In an interview last week, she said she had no recollection of anyone at the city – not the city attorney, city staff or the mayor’s office – bringing up that the issue could also be a problem for the city of San Diego.

“I didn’t put one and two together, to say, ‘Hey, wait, we’re having this other conversation over here, why wouldn’t this be part of it?’” she said. “It just seems that’s an obvious thing that should have been flagged.”

The city attorney’s office declined to comment, citing attorney-client privilege for any advice it gave city staff.

Fletcher said MTS is still pushing for a legislative fix, but he doesn’t think the changes significantly impact its ability to develop land it owns around transit stations to provide affordable housing and boost ridership.

“It changed the process by which we do it, and it might slow it down a little bit but in the grand scheme of how long these projects take, it’s not a significant delay,” he said.

In the meeting, though, the agency’s legal counsel and board openly discussed their frustration with the law, and the clear implication that far more public projects now fell under the Surplus Lands Act’s umbrella.

Chula Vista Mayor Mary Salas called it “awful,” and warned that it could derail any city’s attempt to develop land for a public benefit.

“This is something that I think is well intentioned, but the consequences are alarming,” Salas said.

In his statement, Goldstone stressed that when Gloria voted for AB 1486, which he did three times as the bill made its way through the legislative process, the measure did not include leases.

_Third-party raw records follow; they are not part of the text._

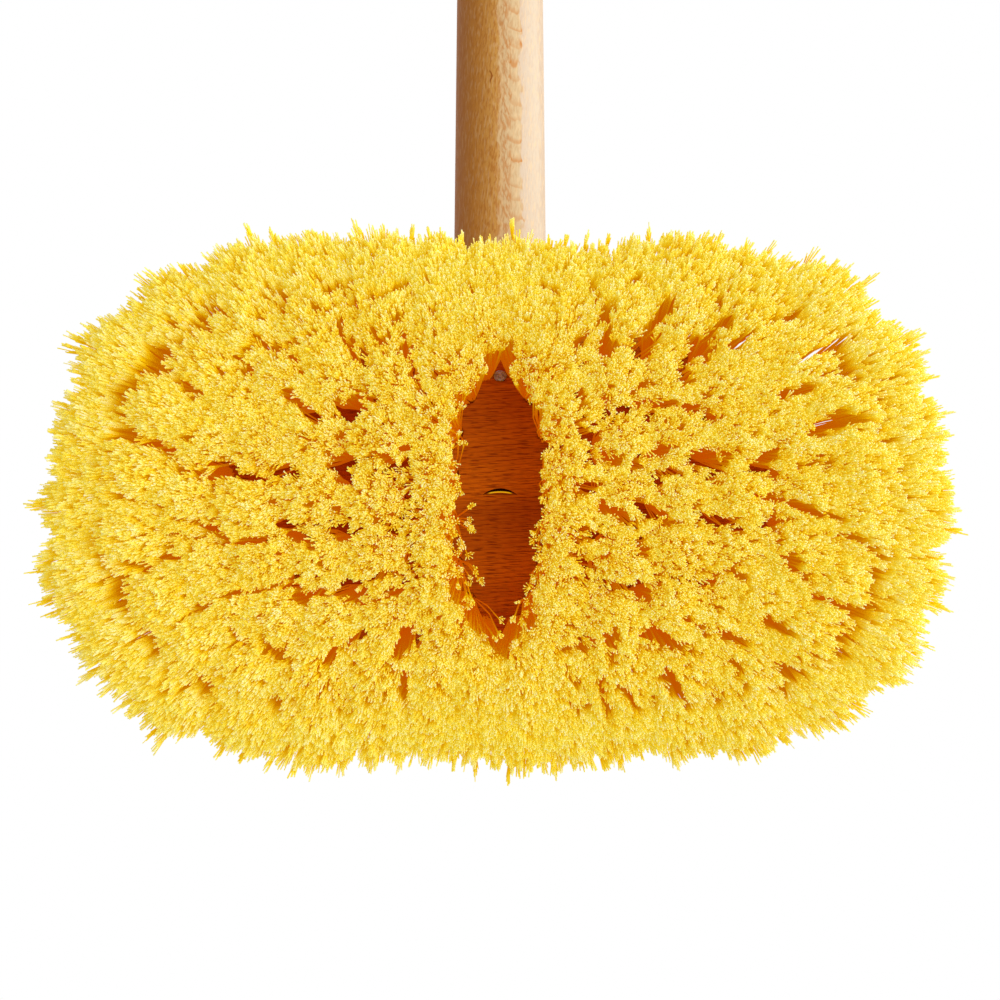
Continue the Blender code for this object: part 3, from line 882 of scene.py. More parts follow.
@dataclass(frozen=True)
class HandleBeech:
    """The handle's beech: dark on one flank and cream on the other, with a band of short arcs between. The
    dark flank is partly painted shade and the cream flank partly a painted highlight, over the wood's own
    tones.

    Places across the handle count from 0 on the cream flank to 1 on the dark one.
    """

    name: str
    form: HandleForm
    foot: Vector
    # Across the handle: the wood's own tones, with a painted highlight towards the cream flank and painted
    # warm shade towards the dark one.
    shades: tuple = (
        (0.02, (0.58, 0.44, 0.31)),
        (0.08, (0.65, 0.53, 0.39)),
        (0.25, (0.66, 0.52, 0.38)),
        (0.28, (0.65, 0.475, 0.265)),
        (0.46, (0.67, 0.455, 0.23)),
        (0.54, (0.67, 0.335, 0.078)),
        (0.75, (0.60, 0.24, 0.036)),
        (0.98, (0.43, 0.128, 0.008)),
    )
    waver: Figure = Figure((30.0, 30.0, 55.0), strength=0.05)
    shake: Figure = Figure((500.0, 500.0, 160.0), strength=0.13)
    streak: Colour = (0.48, 0.16, 0.02)
    fine: Figure = Figure((2200.0, 2200.0, 330.0), (0.47, 0.64), 0.66)
    broad: Figure = Figure((420.0, 420.0, 26.0), (0.48, 0.80), 0.22)
    fine_slant: float = 0.06
    cream_streaks: float = 0.16
    streak_band: Band = (0.2, 0.6)
    pale_streak: Colour = (0.82, 0.58, 0.31)
    pale: Figure = Figure((1900.0, 1900.0, 260.0), (0.50, 0.66), 0.46)
    pale_loss: float = 0.34
    hatch: Figure = Figure((1300.0, 1300.0, 260.0), (0.48, 0.60), 0.60)
    hatch_slant: float = 0.22
    hatch_rise: Band = (0.38, 0.42)
    hatch_fall: Band = (0.50, 0.60)
    ridge_rise: Band = (0.475, 0.495)
    ridge_fall: Band = (0.495, 0.520)
    ridge_strength: float = 0.5
    arc: Colour = (0.56, 0.22, 0.05)
    arc_middle: float = 0.335
    arc_half: float = 0.075
    arc_spacing: float = 0.0085
    arc_depth: float = 0.20
    arc_rise: Band = (0.0, 0.08)
    arc_fall: Band = (0.12, 0.40)
    arc_drift: Figure = Figure((0.0, 0.0, 70.0), strength=2.4)
    arc_shake: float = 0.35
    arc_edge_rise: Band = (0.62, 0.92)
    arc_edge_fall: Band = (0.85, 1.05)
    arc_edge_gaps: Band = (0.45, 0.6)
    arc_edge_strength: float = 0.7
    arc_least: float = 0.30
    arc_patches: Figure = Figure((60.0, 60.0, 120.0), (0.40, 0.62), 0.45)
    dash: Colour = (0.36, 0.10, 0.01)
    dash_place: tuple[float, float] = (0.61, 0.165)
    dash_half: tuple[float, float] = (0.012, 0.0035)
    dash_edge: Band = (0.4, 1.2)
    # Painted light at the handle's foot where it shows through the block: a bright yellow band of painted
    # light that also emits, painted shade on the rest of the end, and a painted black shadow up the side
    # where the gap round the handle lies.
    lip: Colour = (0.92, 0.76, 0.07)
    lip_glow: Colour = (0.38, 0.24, 0.0)
    lip_corner: Colour = (0.50, 0.13, 0.004)
    lip_fade: Band = (0.0022, 0.0034)
    lip_band: Band = (0.00025, 0.00045)
    lip_edge: Band = (0.00035, 0.0005)
    slit: Colour = (0.02, 0.004, 0.0)
    slit_edge: Band = (0.0048, 0.006)
    bump_strength: float = 0.3
    bump_distance: float = 0.0002
    roughness: float = 0.44
    broad_roughness: float = 0.12
    specular: float = 0.05

    def material(self) -> bpy.types.Material:
        """The handle's material, on coordinates from its foot with Z along it."""
        graph = ShaderGraph.material(self.name)
        local = graph.turned(graph.object_place() - self.foot, (self.form.angle, 0.0, 0.0))
        x, y, z = local.split()
        slanted = graph.vector(x + z * self.fine_slant, y, z)
        fine, broad = graph.noise(slanted, self.fine), graph.noise(local, self.broad)
        waver, shake = graph.noise(local, self.waver), graph.noise(local, self.shake)
        across = x / self.form.diameter + 0.5
        across = across + (waver - 0.5) * self.waver.strength + (shake - 0.5) * self.shake.strength

        # Painted highlight on the cream flank and painted shade on the dark one, over the wood's own tones.
        colour = graph.ramp(across, *self.shades)
        dark = graph.shown(fine, self.fine) + graph.shown(broad, self.broad)
        dark_flank = self.cream_streaks + graph.fade(across, *self.streak_band) * (1.0 - self.cream_streaks)
        colour = graph.mix(dark * dark_flank, colour, self.streak)
        pale = graph.fade(graph.noise(slanted, self.pale), *self.pale.band)
        colour = graph.mix(pale * (self.pale.strength - across * self.pale_loss), colour, self.pale_streak)
        hatched = graph.noise(graph.vector(x - z * self.hatch_slant, y, z), self.hatch)
        beside = graph.hump(across, self.hatch_rise, self.hatch_fall)
        colour = graph.mix(graph.shown(hatched, self.hatch) * beside, colour, self.arc)
        ridge = graph.hump(across, self.ridge_rise, self.ridge_fall)
        colour = graph.mix(ridge * self.ridge_strength, colour, self.pale_streak)
        colour = graph.mix(self._arcs(graph, across, local, shake), colour, self.arc)
        colour = graph.mix(self._dash(graph, across, z), colour, self.dash)
        colour, glow = self._foot(graph, local, colour)
        return graph.principled(
            {
                "Base Color": colour,
                "Roughness": self.roughness + broad * self.broad_roughness,
                "Normal": graph.bump(fine, self.bump_strength, self.bump_distance),
                "Specular IOR Level": self.specular,
                "Emission Color": glow,
                "Emission Strength": 1.0,
            }
        )

    def _arcs(self, graph: ShaderGraph, across: Signal, local: Signal, shake: Signal) -> Signal:
        """Short uneven arcs that open upwards, one above another, within their band."""
        drift = graph.noise(local, self.arc_drift)
        aside = (across - self.arc_middle) / self.arc_half
        step = local.split()[2] / self.arc_spacing + (drift - 0.5) * self.arc_drift.strength
        step = step - aside * aside * self.arc_depth + (shake - 0.5) * self.arc_shake
        line = graph.hump(step.call("FRACT"), self.arc_rise, self.arc_fall)
        off_middle = aside.call("ABSOLUTE")
        inside = 1.0 - graph.fade(off_middle, *self.arc_edge_fall)
        edge = graph.fade(off_middle, *self.arc_edge_rise) * inside
        edge = edge * graph.fade(shake, *self.arc_edge_gaps) * self.arc_edge_strength
        strong = self.arc_least + graph.shown(graph.noise(local, self.arc_patches), self.arc_patches)
        return (line * inside + edge) * strong

    def _dash(self, graph: ShaderGraph, across: Signal, z: Signal) -> Signal:
        """One short dark dash on the handle."""
        middle, height = self.dash_place
        aside = ((across - middle) / self.dash_half[0]).call("POWER", 2.0)
        along = ((z - height) / self.dash_half[1]).call("POWER", 2.0)
        return 1.0 - graph.fade(aside + along, *self.dash_edge)

    def _foot(self, graph: ShaderGraph, local: Signal, colour: Signal) -> tuple[Signal, Signal]:
        """The colour and the emission at the foot: a painted black shadow up the side where the gap round
        the handle lies, and on the end a painted bright band that also emits, with painted shade beside it.
        """
        x, y, z = local.split()
        # Painted shadow: black on the lowest part of the side, where the gap round the handle lies.
        colour = graph.mix(1.0 - graph.fade(z, *self.slit_edge), colour, self.slit)
        # Painted light: a bright band on the end near its rim, with painted shade beside it.
        off_middle = graph.fade(x.call("ABSOLUTE"), *self.lip_fade)
        within = self.form.tip_diameter / 2 - graph.vector(x, y, 0.0).length()
        bright = (1.0 - off_middle) * (1.0 - graph.fade(within, *self.lip_band))
        end_share = 1.0 - graph.fade(z, *self.lip_edge)
        colour = graph.mix(end_share, colour, graph.mix(bright, self.lip_corner, self.lip))
        return colour, graph.mix(end_share * bright, (0.0, 0.0, 0.0), self.lip_glow)


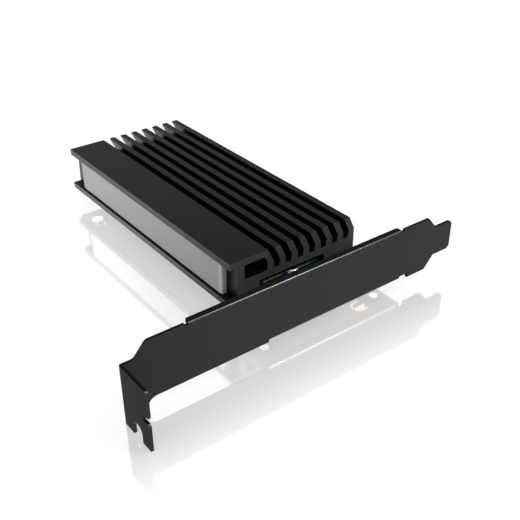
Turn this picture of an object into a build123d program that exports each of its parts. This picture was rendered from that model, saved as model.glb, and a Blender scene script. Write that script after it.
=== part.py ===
from build123d import *
import os

os.makedirs("parts", exist_ok=True)

# The origin is the corner where the bracket's seat face, its outer face and the board's component side meet.
# +X runs along the bracket from its screw tab to its tongue, +Y runs into the machine along the card, and
# +Z is up from the component side. All sizes are in millimetres.

# Bracket
sheet = 0.86
bend_outer_radius = 0.6
bend_inner_radius = 0.2
foot_bend_inner_radius = 0.6
bracket_length = 120.02
strip_width = 18.42
tab_reach = 12.25
tab_height = 19.0
tab_drop = 4.79
tab_slant_start = 3.27
tab_slant_end = 6.99
tab_slant_round = 1.6
tab_web_width = 5.8
tab_web_fillet = 2.74
tab_corner_round = 0.8
screw_slot_width = 4.42
screw_slot_from_face = 6.2
screw_slot_depth = 4.8
tab_notch_depth = 2.6
tab_notch_height = 2.1
tab_notch_above_bottom = 8.6
tongue_width = 10.19
tongue_length = 7.44
tongue_corner = 1.0
shoulder_slope = 3.59
top_lip_depth = 2.2
top_lip_start = 19.4
top_lip_from_tip = 22.96
top_lip_corner = 0.8
lip_relief_width = 1.15
lip_relief_depth = 0.65
foot_relief_left = 0.3
foot_relief_right = 3.3
foot_relief_depth = 1.5
foot_inset_left = 0.71
foot_end_from_shoulder = 11.14
foot_depth = 3.8
ear_depth = 12.6
ear_left_width = 8.2
ear_right_width = 6.2
ear_round = 1.5

# Board
board_thickness = 1.57
board_width = 47.3
board_left = 44.89
board_near = 1.5
board_length = 117.3
board_corner_round = 0.6
wing_past_foot = 2.6
wing_length = 19.3
guide_tab_start = 31.9
guide_tab_width = 8.1
guide_tab_reach = 6.95
guide_tab_clip = 1.8
key_centre = 55.7
key_width = 1.9
key_depth = 8.2
short_run = 11.65
long_run = 21.65
edge_reach = 12.55
edge_clip = 1.3
edge_bevel_length = 1.4
edge_bevel_height = 0.4
finger_pitch = 1.0
finger_width = 0.7
finger_length = 3.9
finger_short_cut = 0.9
finger_from_key = 1.5
short_run_fingers = 11
long_run_fingers = 21
plating = 0.06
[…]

As it moved through the Capitol, AB 1486 did become less explicit about whether leases were included. Early drafts of the bill said directly that the law applied any time a public agency chose to “sell, lease, transfer or otherwise convey any interest in real property owned by a local agency.” By the end, the law said only that the Surplus Lands Act applied any time an agency wanted to “dispose of” property, but omitted an explicit definition of which types of real estate actions constituted disposal.